Required work
For the listing that follows, give again exactly the lines from the one with "pump_body();" to the one with "in imported if", including both.

────────────────────

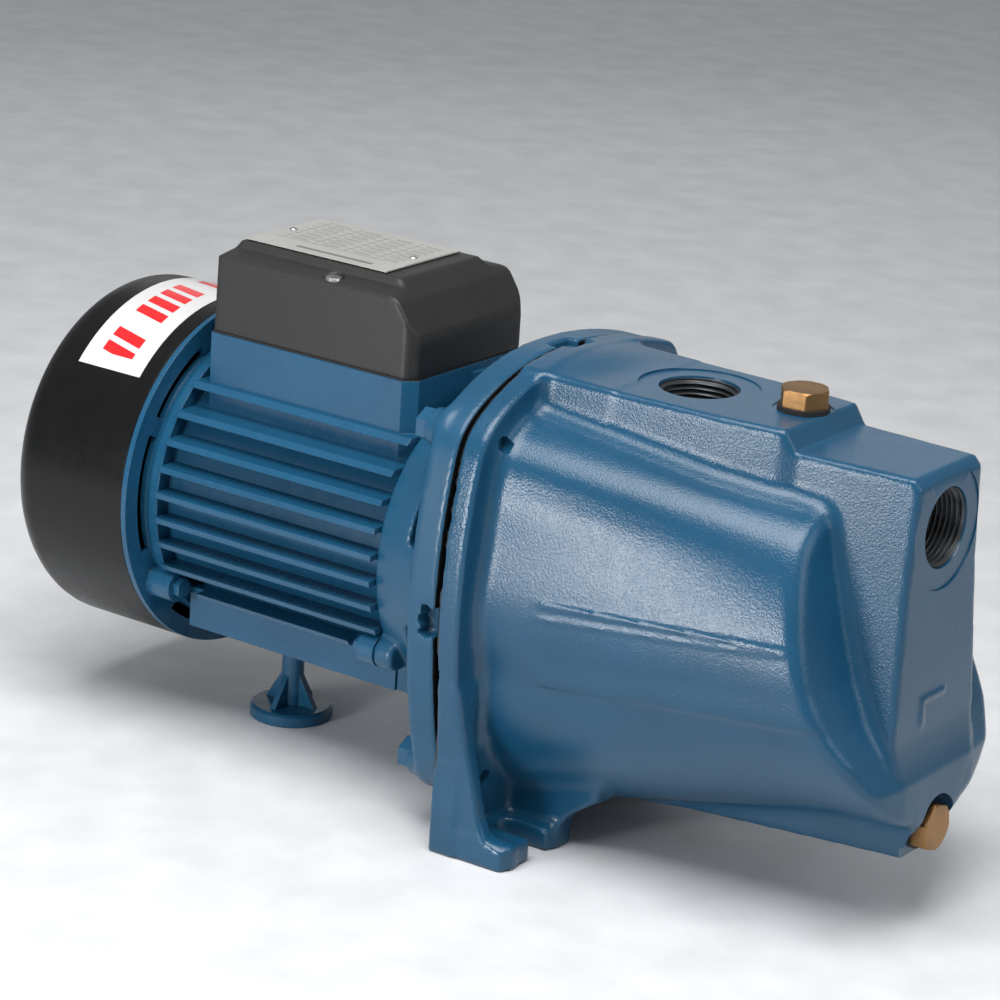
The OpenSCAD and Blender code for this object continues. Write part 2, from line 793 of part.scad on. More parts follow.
module cooling_fan() {
  color([0.12, 0.12, 0.12])
  difference() {
    union() {
      xc(-84, -60.3, 12);
      xc(-66, -63.5, 60);
      for (a = [0 : 45 : 315]) translate([0, 0, zs]) rotate([a, 0, 0]) translate([-84, -1.2, 11]) cube([19, 2.4, 49]);
    }
    difference() {
      xc(-90, -50, 6.02);
      translate([-90, -8, zs + 4.9]) cube([40, 16, 8]);
    }
    for (a = [22.5 : 45 : 337.5]) translate([0, 0, zs]) rotate([a, 0, 0]) xc(-70, -60, 5, 0, 24);
  }
}

module fan_clip() {
  color([0.5, 0.5, 0.52])
  difference() {
    xr(-60.1, -59.1, 10, 5.45);
    translate([-62, -3, zs]) cube([5, 6, 20]);
  }
}

module slinger() {
  color([0.05, 0.05, 0.05])
  union() {
    xr(114.5, 118, 11, 8.5);
    xr(117.4, 119, 14.5, 8.5);
  }
}

module seal_seat() {
  color([0.9, 0.9, 0.86])
  xr(130.5, 138.4, 12, 8.6);
}

module seat_cup() {
  color([0.05, 0.05, 0.05])
  difference() {
    xc(129.6, 136.8, 14.5);
    xc(130.45, 140, 12.02);
    xc(120, 135, 9);
  }
}

module seal_head() {
  color([0.12, 0.12, 0.13])
  union() {
    xr(138.8, 143, 11.5, 8.2);
    xr(142.5, 149, 13, 7.52);
  }
}

module seal_spring() {
  color([0.75, 0.75, 0.76])
  for (i = [0 : 3]) translate([150 + i * 2.9, 0, zs]) rotate([0, 90, 0]) rotate_extrude()
    translate([10, 0]) circle(r = 0.9);
}

module impeller() {
  color([0.72, 0.5, 0.25])
  difference() {
    union() {
      xc(161, 176, 11);
      xc(163, 166, impeller_radius);
      // front shroud with the eye
      turned([[172.5, 16], [178, 16], [178, 18.5], [175.2, 21], [174.5, impeller_radius], [172.5, impeller_radius]]);
      for (i = [0 : impeller_vanes - 1]) translate([0, 0, zs]) rotate([i * 360 / impeller_vanes, 0, 0])
        translate([164, 0, 0]) rotate([90, 0, 90]) linear_extrude(height = 9) difference() {
          translate([0, 31]) circle(r = 31);
          translate([0, 31]) circle(r = 28.6);
          translate([-90, -10]) square([90, 100]);
          circle(r = 13);
        }
    }
    xc(150, 180, 7.52);
    difference() {
      xc(150, 190, 90);
      xc(149, 191, impeller_radius);
    }
    translate([155, -2.02, zs + 6]) cube([25, 4.04, 3.6]);
  }
}

module impeller_key() {
  color([0.6, 0.6, 0.62])
  translate([163.1, -1.98, zs + 4.62]) cube([12.8, 3.96, 4.8]);
}

module impeller_nut() {
  color([0.7, 0.7, 0.7])
  difference() {
    xhex(177, 184, 14);
    xc(170, 190, 5.03);
  }
}

// ---------- ejector ----------
module diffuser() {
  color([0.25, 0.25, 0.24])
  difference() {
    union() {
      xr(146.6, 186, 65.6, 61);
      xr(180, 186, 65.6, 17);
      xc(178, 192, 20);
    }
    xc(140, 200, 17);
    xc(140, 180, 22);
    for (a = [45 : 90 : 315]) translate([0, 0, zs]) rotate([a, 0, 0]) xc(140, 190, 1.7, 0, 63.5);
    // outlets between the return vanes
    for (a = [0 : 30 : 330]) translate([0, 0, zs]) rotate([a + 15, 0, 0]) translate([160, -6, 50]) cube([18, 12, 12.4]);
    for (a = [0 : 90 : 270]) translate([0, 0, zs]) rotate([a, 0, 0]) translate([176, -14, 61.5]) cube([12, 28, 8]);
  }
}

module diffuser_screws() {
  color([0.7, 0.7, 0.7])
  for (a = [45 : 90 : 315]) translate([0, 0, zs]) rotate([a, 0, 0]) {
    xc(186, 188.5, 2.6, 0, 63.2);
    xc(141, 186.01, 1.65, 0, 63.5);
  }
}

module venturi_tube() {
  color([0.25, 0.25, 0.24])
  turned([[186.2, 13.5], [186.2, 16.9], [196, 16.9], [196, 18.5], [199, 18.5], [203, 15], [254, 13],
    [254, 18.5], [255.9, 18.5], [255.9, 15.9], [258.5, 15.9], [258.5, 14.2], [261.5, 14.2], [261.5, 15.9],
    [266, 15.9], [269, 14.5], [269, 12],
    [258, venturi_throat], [238, venturi_throat]]);
}

module venturi_oring() {
  color([0.05, 0.05, 0.05])
  xr(258.6, 261.4, 15.98, 14.25);
}

module ejector_nozzle() {
  color([0.72, 0.5, 0.24])
  difference() {
    union() {
      xc(298, 306, 8.95);
      xhex(291, 298, 19);
      xcone(277, 291.01, 5.4, 9);
    }
    xcone(276.9, 296, nozzle_hole, 6.5);
    xc(295.9, 310, 6.5);
  }
}

module nozzle_oring() {
  color([0.05, 0.05, 0.05])
  xr(304.1, 306, 11, 9);
}

pump_body();
motor_bracket();
casing_oring();
flange_bolts();
motor_frame();
frame_screws_front();
frame_screws_rear();
rear_shield();
fan_cover();
fan_cover_screws();
cover_sticker();
terminal_cover();
terminal_gasket();
cover_screws();
rating_plate();
plate_rivets();
terminal_block();
run_capacitor();
capacitor_clip();
cable_gland();
gland_nut();
earth_screw();
motor_foot();
foot_screw();
stator_core();
stator_windings();
rear_bearing_outer();
front_bearing_outer();
wave_washer();
seal_seat();
seat_cup();
diffuser();
diffuser_screws();
venturi_tube();
venturi_oring();
ejector_nozzle();
nozzle_oring();
shaft();
rotor_core();
rotor_cage();
rear_bearing_inner();
front_bearing_inner();
cooling_fan();
fan_clip();
slinger();
seal_head();
seal_spring();
impeller();
impeller_key();
impeller_nut();
rear_bearing_balls();
front_bearing_balls();
priming_plug();
priming_washer();
drain_plug();
drain_washer();
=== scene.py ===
"""Looks of the shallow well jet pump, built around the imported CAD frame.

Shapes are in millimetres: x runs along the shaft from the fan cover to the suction port, z is the
height above the base, and the near side is where y is below 0. The camera, the lights and the sizes
inside the materials are in metres.
"""
import json
import math

import bmesh
import bpy
import numpy as np
import openvdb
from mathutils import Matrix, Vector


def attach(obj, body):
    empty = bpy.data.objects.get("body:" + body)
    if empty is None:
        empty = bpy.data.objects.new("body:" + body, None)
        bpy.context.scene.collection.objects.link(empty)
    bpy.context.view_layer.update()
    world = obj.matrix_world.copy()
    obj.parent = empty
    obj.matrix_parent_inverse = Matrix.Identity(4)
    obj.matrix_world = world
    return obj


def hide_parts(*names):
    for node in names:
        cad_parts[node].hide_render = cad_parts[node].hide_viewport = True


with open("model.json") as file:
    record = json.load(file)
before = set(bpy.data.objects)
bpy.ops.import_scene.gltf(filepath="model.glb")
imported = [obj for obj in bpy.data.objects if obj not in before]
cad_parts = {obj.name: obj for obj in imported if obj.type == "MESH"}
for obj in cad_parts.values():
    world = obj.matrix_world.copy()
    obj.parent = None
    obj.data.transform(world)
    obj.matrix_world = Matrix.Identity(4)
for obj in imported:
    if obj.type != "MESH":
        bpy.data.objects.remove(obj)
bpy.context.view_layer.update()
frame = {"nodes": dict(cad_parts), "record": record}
nodes = frame["nodes"]
scene = bpy.context.scene

MM = 0.001
SHAFT_Z = 110.0
FLANGE_Z = 105.0              # height of the middle of the flange joint
JOINT_X = 141                 # rear face of the casing
BOLT_Y, BOLT_UP = 62, 74      # flange bolts, sideways from the shaft and up or down from FLANGE_Z
DECK_Z = 203.4                # top of the casing's block
SUCTION_Z = 170.5             # axis of the suction port
DISCHARGE_X = 207             # axis of the discharge port
PRIMING_X, PRIMING_Y = 255, 4
DRAIN_Z = 43
FAN_RADIUS = 80.5             # outside of the fan cover
COVER_SCREW_X, COVER_SCREW_Y = 41, 36.4


# ---------- camera, lights, floor ----------
def link_object(name, data):
    obj = bpy.data.objects.new(name, data)
    scene.collection.objects.link(obj)
    return obj


def make_camera():
    azimuth, elevation, roll = (math.radians(v) for v in (34.52, 18.02, 3.59))
    target, distance = Vector((0.110, 0.0, 0.13031)), 1.5678
    level = math.cos(elevation)
    back = Vector((math.sin(azimuth) * level, -math.cos(azimuth) * level, math.sin(elevation)))
    right = Vector((math.cos(azimuth), math.sin(azimuth), 0.0))
    up = back.cross(right)
    view_x = right * math.cos(roll) + up * math.sin(roll)
    view_y = up * math.cos(roll) - right * math.sin(roll)
    cam = bpy.data.cameras.new("camera")
    cam.sensor_width = 36.0
    cam.lens = 129.24
    cam.clip_start = 0.05
    cam.clip_end = 50.0
    obj = link_object("camera", cam)
    pose = Matrix((view_x, view_y, back)).transposed().to_4x4()
    pose.translation = target + back * distance
    obj.matrix_world = pose
    scene.camera = obj


def area_light(name, spot, aim, size, power):
    light = bpy.data.lights.new(name, "AREA")
    light.shape = "RECTANGLE"
    light.size, light.size_y = size
    light.energy = power
    obj = link_object(name, light)
    obj.location = spot
    obj.rotation_euler = (Vector(aim) - Vector(spot)).to_track_quat("-Z", "Y").to_euler()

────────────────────

Result
pump_body();
motor_bracket();
casing_oring();
flange_bolts();
motor_frame();
frame_screws_front();
frame_screws_rear();
rear_shield();
fan_cover();
fan_cover_screws();
cover_sticker();
terminal_cover();
terminal_gasket();
cover_screws();
rating_plate();
plate_rivets();
terminal_block();
run_capacitor();
capacitor_clip();
cable_gland();
gland_nut();
earth_screw();
motor_foot();
foot_screw();
stator_core();
stator_windings();
rear_bearing_outer();
front_bearing_outer();
wave_washer();
seal_seat();
seat_cup();
diffuser();
diffuser_screws();
venturi_tube();
venturi_oring();
ejector_nozzle();
nozzle_oring();
shaft();
rotor_core();
rotor_cage();
rear_bearing_inner();
front_bearing_inner();
cooling_fan();
fan_clip();
slinger();
seal_head();
seal_spring();
impeller();
impeller_key();
impeller_nut();
rear_bearing_balls();
front_bearing_balls();
priming_plug();
priming_washer();
drain_plug();
drain_washer();
=== scene.py ===
"""Looks of the shallow well jet pump, built around the imported CAD frame.

Shapes are in millimetres: x runs along the shaft from the fan cover to the suction port, z is the
height above the base, and the near side is where y is below 0. The camera, the lights and the sizes
inside the materials are in metres.
"""
import json
import math

import bmesh
import bpy
import numpy as np
import openvdb
from mathutils import Matrix, Vector


def attach(obj, body):
    empty = bpy.data.objects.get("body:" + body)
    if empty is None:
        empty = bpy.data.objects.new("body:" + body, None)
        bpy.context.scene.collection.objects.link(empty)
    bpy.context.view_layer.update()
    world = obj.matrix_world.copy()
    obj.parent = empty
    obj.matrix_parent_inverse = Matrix.Identity(4)
    obj.matrix_world = world
    return obj


def hide_parts(*names):
    for node in names:
        cad_parts[node].hide_render = cad_parts[node].hide_viewport = True


with open("model.json") as file:
    record = json.load(file)
before = set(bpy.data.objects)
bpy.ops.import_scene.gltf(filepath="model.glb")
imported = [obj for obj in bpy.data.objects if obj not in before]
cad_parts = {obj.name: obj for obj in imported if obj.type == "MESH"}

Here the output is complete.